Iowa ranks smack in the middle of the pack in terms of percentage of women serving in its state Legislature, one of the surest paths to statewide or congressional offices.
"Iowa has a pipeline problem," says Campbell, the former gubernatorial candidate who President Clinton in 1995 appointed to head the U.S. Department of Justice's Violence Against Women office. "More women need to run for local and state offices so that we have a larger bench from which women can run in congressional and gubernatorial races."
Steve Scheffler, a longtime fixture of Iowa Republican politics and a national Republican Party committeeman, dismisses the notion that there is something particular to Iowa that has led to the lack of women in its top elective positions.
"I don't think there's any prejudicial reason why Iowa hasn't elected a woman as governor or congressperson," says Scheffler, who's president of the Iowa Faith and Freedom Coalition.

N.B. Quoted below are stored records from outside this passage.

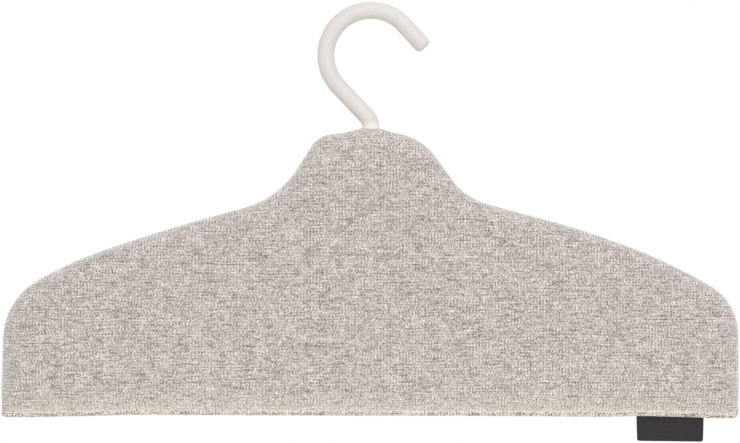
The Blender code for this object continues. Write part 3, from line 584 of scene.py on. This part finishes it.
def meshPlan(loop, sizes, hole=0.0):
    # points and triangles that fill a closed loop: rings along its edge, and an even grid inside
    s, cell = planSizes, sizes["cell"]
    inward, edge = inwardOf(loop), loop.copy()
    if hole:
        # the way round the rod, cut into the middle of the neck's top
        atRod = (np.abs(edge[:, 0]) < hole) & (edge[:, 1] > coverSizes["holeRaiseFrom"])
        depth = np.sqrt(np.clip(hole ** 2 - edge[atRod, 0] ** 2, 0, None))
        edge[atRod, 1] -= coverSizes["edgeRound"] * (1 - np.sqrt(1 - (depth / coverSizes["depth"]) ** 2))
    closedEdge = np.vstack([edge, edge[:1]])
    taken, inside = {}, []

    def offer(points, least):
        # keeps the points that are no nearer than that to a point kept before
        for x, y in points:
            home = (int(x // s["home"]), int(y // s["home"]))
            crowd = [other for i in (-1, 0, 1) for j in (-1, 0, 1)
                     for other in taken.get((home[0] + i, home[1] + j), ())]
            if all((x - a) ** 2 + (y - b) ** 2 > least ** 2 for a, b in crowd):
                taken.setdefault(home, []).append((x, y))
                inside.append((x, y))

    before = 0
    for k, inset in enumerate(sizes["rings"]):
        step = 1 if k < sizes["closeRings"] else 2
        ring = (loop + inward * inset)[::step]
        apart, _ = nearestPlace(ring, closedEdge)
        keep = s["keep"] * inset
        if hole:
            keep = min(keep, s["holeKeep"][0] + s["holeKeep"][1] * inset)
        offer(ring[apart > keep], s["apart"] * min(inset - before, outlineSizes["spacing"] * step))
        before = inset
    low, high = loop.min(0), loop.max(0)
    columns, rows = np.arange(low[0], high[0], cell), np.arange(low[1], high[1], cell * s["rowShare"])
    grid = np.array([(x + (j % 2) * cell / 2, y) for j, y in enumerate(rows) for x in columns])
    apart, _ = nearestPlace(grid, closedEdge)
    within = insideLoop(grid, edge) & (apart > sizes["rings"][-1] + cell / 2)
    offer(grid[within], s["apart"] * cell)
    flat = [Vector(p) for p in edge[::-1]] + [Vector(p) for p in inside]
    plan = delaunay_2d_cdt(flat, [], [list(range(len(edge)))], 1, s["weld"])
    # points in no triangle are dropped
    triangles = np.array([tuple(f) for f in plan[2]])
    used, renamed = np.unique(triangles, return_inverse=True)
    return np.array([tuple(v) for v in plan[0]])[used], [tuple(f) for f in renamed.reshape(-1, 3).tolist()]


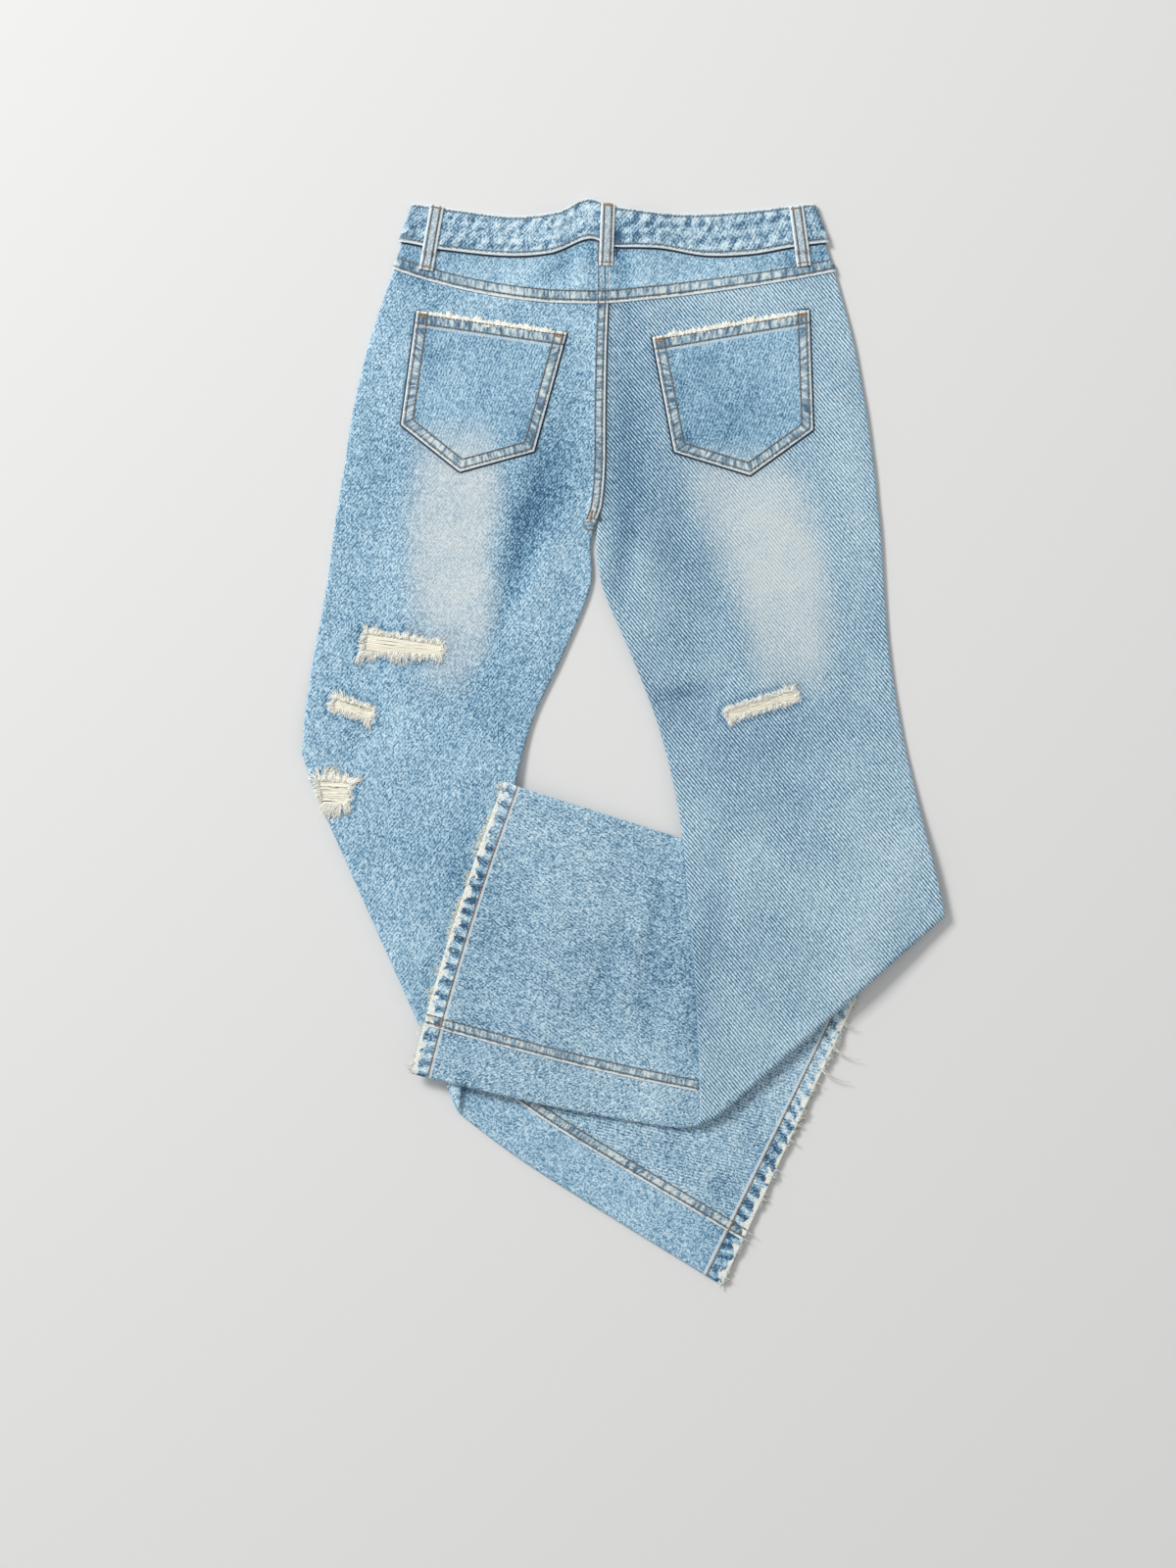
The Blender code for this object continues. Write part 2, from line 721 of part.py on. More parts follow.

"Politics is about timing — being in the right place, at the right time, with the right person, and the right message," he said. "Look at the theory that a white state like Iowa was bigoted — that was thrown out the window when Barack Obama won the caucuses."
Conlin was clearly not in the right place at the right time when she ran for governor in 1982.
She recalls making a campaign stop at a grain elevator and watching farmers "collapse in laughter" when she told them she was running for governor.
"That was the kind of thing I faced all the time back then," she says. "It was just plainly bizarre."
That streak of traditionalism is something Conlin says she loves about her home state, but that has also gotten in the way of political progress for women.